Wednesday, May 13, 2020

Frances Perkins

Frances Perkins

If I were going to nominate someone to be on US currency it would be Frances Perkins, US secretary of labor under Franklin Roosevelt, the first woman to serve in the Cabinet, and a staunch Episcopalian; moreover, a staunch friend of the working man and woman and a friend of the poor. She began her public career much earlier than the New Deal era, of course: she had provided succour to the homeless and the unemployed in a number of guises before serving in Governor Roosevelt’s administration of New York State, the proving ground of so much of early New Deal initiatives. Initiatives, not just legislation; the government got to work.

Today’s daily office lectionary has us finishing a reading from Leviticus with the summary of the law ending with a bang; love your neighbor as your self.
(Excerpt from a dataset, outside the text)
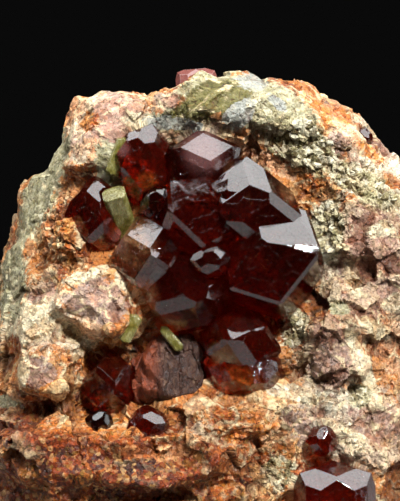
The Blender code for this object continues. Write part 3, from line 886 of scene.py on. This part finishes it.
def clear_garnet(name, per_metre, absorbed, body, glow, clear):
    """Clear garnet with a little fine cloud in it. What it lets through depends on its depth."""
    made, tree = new_material(name)
    spot = scaled(tree, node(tree, "ShaderNodeTexCoord").outputs["Object"], 1 / MM)
    colour, away, _ = grains(tree, spot, HILLOCK, HILLOCK_WAVER)
    hillocks = grain_height(tree, colour, away, *HILLOCK_RELIEF)
    lines = noise(tree, vectors(tree, "MULTIPLY", spot, (1.2, 1.2, 5.0)), 1.6, 3.0, 0.6)
    fine = times(tree, noise(tree, spot, 4.0, 3.0, 0.6), FINE_HEIGHT)
    broad = times(tree, noise(tree, spot, 0.5, 1.0), WAVE_HEIGHT)
    relief = plus(tree, hillocks, plus(tree, fine, broad))
    relief = times_plus(tree, lines, LINE_HEIGHT, relief)
    bump = node(tree, "ShaderNodeBump", {"Height": relief, "Strength": 1.0, "Distance": MM})
    veil = times_plus(tree, noise(tree, spot, 0.8, 5.0, 0.65, 1.2), 0.7, 0.15)
    dark_body = tuple(DARKER * value for value in body)
    dark_glow = tuple(DARKER * value for value in glow)
    deep = ramp(tree, veil, ((0.30, dark_body), (0.60, body), (0.70, glow)))
    thin = ramp(tree, veil, ((0.34, dark_glow), (0.50, glow)))
    warm = nearness(tree, spot, GLOWS)
    skin = mixed_colour(tree, warm, deep, thin)
    cloudy = nearness(tree, spot, CLOUDS)
    skin = mixed_colour(tree, times(tree, cloudy, CLOUD_STRENGTH), skin, CLOUD)
    flaws = times(tree, warm, between(tree, veil, 0.46, 0.62))
    milky = times_plus(tree, cloudy, CLOUD_MILK, times(tree, flaws, FLAW_MILK))
    shader = node(
        tree,
        "ShaderNodeBsdfPrincipled",
        {
            "Base Color": skin,
            "Roughness": 0.05,
            "IOR": 1.74,
            "Transmission Weight": sums(tree, "SUBTRACT", clear, milky),
            "Normal": bump.outputs[0],
        },
    )
    depth = node(tree, "ShaderNodeVolumeAbsorption", {"Color": (*absorbed, 1), "Density": per_metre})
    node(tree, "ShaderNodeOutputMaterial", {"Surface": shader.outputs[0], "Volume": depth.outputs[0]})
    return made


red_garnet = clear_garnet(
    "clear red garnet",
    per_metre=220.0,
    absorbed=(0.88, 0.48, 0.12),
    body=(0.17, 0.019, 0.008),
    glow=(1.0, 0.52, 0.22),
    clear=0.97,
)
warm_garnet = clear_garnet(
    "warm red garnet",
    per_metre=240.0,
    absorbed=(0.96, 0.46, 0.12),
    body=(0.36, 0.030, 0.008),
    glow=(1.0, 0.26, 0.045),
    clear=0.965,
)
dark_garnet = clear_garnet(
    "dark red garnet",
    per_metre=500.0,
    absorbed=(0.60, 0.30, 0.10),
    body=(0.12, 0.03, 0.02),
    glow=(0.3, 0.08, 0.05),
    clear=0.98,
)
pink_garnet = clear_garnet(
    "pink garnet",
    per_metre=90.0,
    absorbed=(0.90, 0.55, 0.50),
    body=(0.26, 0.09, 0.075),
    glow=(0.40, 0.20, 0.16),
    clear=0.25,
)
OTHER_THAN_WARM = {
    "garnet_main_cluster": red_garnet,
    "garnet_ledge_dark": dark_garnet,
    "garnet_crown": pink_garnet,
}
GARNET_WEAR = 0.03 * MM
CLEAR = [name for name in crystal_names if name.startswith("garnet_") and "broken" not in name]
for name in CLEAR:
    crystal = add_piece(name + "_crystal", crystal_mesh(name, GARNET_WEAR))
    crystal.data.materials.append(OTHER_THAN_WARM.get(name, warm_garnet))
    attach(crystal, "root")
    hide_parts(name)


# --- The broken garnet ----------------------------------------------------------------------------
# A garnet that broke across, left of the lower right one. Its break is rough, fibrous and grey brown,
# and its left flank is still red.

BROKEN_STEP = 0.18 * MM
broken, _ = finer_copy("garnet_broken_middle_crystal", "garnet_broken_middle", BROKEN_STEP)
dull_garnet, dull_tree = new_material("broken garnet")
FIBRE = 1.6  # millimetres
FIBRE_WAVER = 0.3
ROUGH = {"Rough": 0.5, "Fibre tilt": 0.5, "Fibre step": 0.35, "Height": 0.6}
fibres, fibre_sockets = new_shaping("rough break", ROUGH)
given = node(fibres, "NodeGroupInput").outputs
spot = scaled(fibres, node(fibres, "GeometryNodeInputPosition").outputs[0], 1 / MM)
drawn = vectors(fibres, "MULTIPLY", spot, (1.0, 1.0, 0.45))
colour, away, _ = grains(fibres, drawn, FIBRE, FIBRE_WAVER)
height = grain_height(fibres, colour, away, given["Fibre tilt"], given["Fibre step"])
ripple = node(fibres, "ShaderNodeTexNoise", {"Vector": drawn, "Scale": 1.3, "Detail": 3.0}).outputs[0]
height = times_plus(fibres, sums(fibres, "SUBTRACT", ripple, 0.55), given["Rough"], height)
push = scaled(fibres, node(fibres, "GeometryNodeInputNormal").outputs[0], height)
push = scaled(fibres, push, times(fibres, given["Height"], MM))
moved = node(
    fibres, "GeometryNodeSetPosition", {"Geometry": given["Geometry"], "Offset": push}
)
end_shaping(fibres, moved.outputs[0], dull_garnet)
shape(broken, fibres, fibre_sockets, ROUGH)

tree = dull_tree
FLANK = (-4.2, -6.6)  # the flank's red sets in between these places across, in millimetres
spot = scaled(tree, node(tree, "ShaderNodeTexCoord").outputs["Object"], 1 / MM)
drawn = vectors(tree, "MULTIPLY", spot, (1.5, 1.0, 0.85))
fibre = noise(tree, drawn, 1.3, 5.0, 0.7, 0.8)
tint = ramp(
    tree,
    fibre,
    (
        (0.36, (0.010, 0.003, 0.001)),
        (0.48, (0.036, 0.010, 0.004)),
        (0.60, (0.075, 0.032, 0.016)),
        (0.74, (0.21, 0.14, 0.08)),
    ),
)
side = between(tree, node(tree, "ShaderNodeSeparateXYZ", {0: spot}).outputs[0], *FLANK)
red = ramp(tree, fibre, ((0.35, (0.05, 0.008, 0.002)), (0.62, (0.26, 0.05, 0.012))))
tint = mixed_colour(tree, side, tint, red)
bump = node(tree, "ShaderNodeBump", {"Height": fibre, "Strength": 0.8, "Distance": 0.5 * MM})
shader = node(
    tree,
    "ShaderNodeBsdfPrincipled",
    {
        "Base Color": tint,
        "Roughness": between(tree, fibre, 0.3, 0.7, 0.3, 0.6),
        "Normal": bump.outputs[0],
    },
)
node(tree, "ShaderNodeOutputMaterial", {"Surface": shader.outputs[0]})
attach(broken, "root")
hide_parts("garnet_broken_middle")


# --- The green crystals ---------------------------------------------------------------------------
# Yellow green diopside prisms that grew between the garnets, partly see-through, with fine lines along
# their length.

green_crystal, tree = new_material("green diopside")
spot = scaled(tree, node(tree, "ShaderNodeTexCoord").outputs["Object"], 1 / MM)
lines = noise(tree, vectors(tree, "MULTIPLY", spot, (5.0, 5.0, 0.8)), 1.0, 3.0, 0.6)
cloud = noise(tree, spot, 0.9, 4.0, 0.6)
tint = ramp(
    tree,
    times_plus(tree, lines, 0.4, times(tree, cloud, 0.7)),
    ((0.36, (0.10, 0.085, 0.012)), (0.52, (0.30, 0.27, 0.06)), (0.70, (0.60, 0.56, 0.26))),
)
bump = node(tree, "ShaderNodeBump", {"Height": lines, "Strength": 0.7, "Distance": 0.15 * MM})
shader = node(
    tree,
    "ShaderNodeBsdfPrincipled",
    {
        "Base Color": tint,
        "Roughness": 0.18,
        "IOR": 1.68,
        "Transmission Weight": 0.6,
        "Normal": bump.outputs[0],
    },
)
node(tree, "ShaderNodeOutputMaterial", {"Surface": shader.outputs[0]})
PRISM_WEAR = 0.05 * MM
for name in crystal_names:
    if name.startswith("diopside"):
        prism = add_piece(name + "_crystal", crystal_mesh(name, PRISM_WEAR))
        prism.data.materials.append(green_crystal)
        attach(prism, "root")
        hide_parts(name)


# --- The studio -----------------------------------------------------------------------------------
# A small pale table in a dark room, with a wide soft lamp over it, a small strong one in front and
# weaker ones at the sides and behind.

TABLE_RADIUS = 0.11
table_mesh = bpy.data.meshes.new("table")
bm = bmesh.new()
bmesh.ops.create_circle(bm, cap_ends=True, segments=96, radius=TABLE_RADIUS)
bm.to_mesh(table_mesh)
bm.free()
table = add_piece("table", table_mesh)
paint, tree = new_material("pale paint")
spot = scaled(tree, node(tree, "ShaderNodeTexCoord").outputs["Object"], 1 / MM)
grain = noise(tree, spot, 0.4, 3.0)
shader = node(
    tree,
    "ShaderNodeBsdfPrincipled",
    {
        "Base Color": ramp(tree, grain, ((0.3, (0.17, 0.17, 0.165)), (0.7, (0.19, 0.19, 0.185)))),
        "Roughness": 0.6,
    },
)
node(tree, "ShaderNodeOutputMaterial", {"Surface": shader.outputs[0]})
table.data.materials.append(paint)


def soft_lamp(name, place, size, watts):
    """An even oblong lamp that looks at the middle of the crystal face; its place and size are in metres."""
    lamp = bpy.data.lights.new(name, "AREA")
    lamp.shape = "RECTANGLE"
    lamp.size, lamp.size_y = size
    lamp.energy = watts
    made = bpy.data.objects.new(name, lamp)
    bpy.context.scene.collection.objects.link(made)
    made.location = place
    made.rotation_euler = (FACE_MIDDLE - Vector(place)).to_track_quat("-Z", "Y").to_euler()


soft_lamp("lamp over the rock", (0.0, 0.0, 0.36), (0.58, 0.32), 2.9)
soft_lamp("small lamp in front", (0.13, -0.23, 0.34), (0.07, 0.07), 3.1)
soft_lamp("lamp at the left", (-0.34, 0.03, 0.16), (0.20, 0.26), 0.4)
soft_lamp("lamp at the right", (0.34, -0.04, 0.14), (0.18, 0.24), 0.3)
soft_lamp("lamp behind", (0.10, 0.36, 0.22), (0.30, 0.20), 0.4)

world = bpy.data.worlds.new("dark room")
bpy.context.scene.world = world
world.use_nodes = True
DARKNESS = (0.003, 0.003, 0.003, 1)
world.node_tree.nodes["Background"].inputs["Color"].default_value = DARKNESS
bpy.context.scene.view_settings.view_transform = "Standard"

VIEW_DISTANCE = 0.200
FOCAL_LENGTH = 115
NEAREST_SEEN = 0.01
lens = bpy.data.cameras.new("camera")
lens.lens = FOCAL_LENGTH
lens.clip_start = NEAREST_SEEN
camera = bpy.data.objects.new("camera", lens)
bpy.context.scene.collection.objects.link(camera)
camera.location = FACE_MIDDLE + Vector((0, -math.cos(FACE_LEAN), math.sin(FACE_LEAN))) * VIEW_DISTANCE
camera.rotation_euler = Euler((math.pi / 2 - FACE_LEAN, 0, 0))
bpy.context.scene.camera = camera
And the gospel begins, do not lay up for your selves treasure on earth.

Put together, a good creed for Frances Perkins day.





Frances Perkins continues to inspire her alma mater, Mount Holyoke College, South Hadley, Mass.
https://www.mtholyoke.edu/fp
https://www.mtholyoke.edu/media/frances-perkins-documentary-mount-holyoke-college

AM Psalm 72; PM Psalm 119:73-96
Lev. 19:1-18; 1 Thess. 5:12-28; Matt. 6:19-24
Frances Perkins
Loving God, we bless your Name for Frances Perkins who in faithfulness to her baptism sought to build a society in which all may live in health and decency: Help us, following her example and in union with her prayers, to contend tirelessly for justice and for the protection of all, that we may be faithful followers of Jesus Christ; who with you and the Holy Spirit lives and reigns, one God, for ever and ever. Amen.
This commemoration appears in Lesser Feasts & Fasts 2018 for trial use with revised lessons.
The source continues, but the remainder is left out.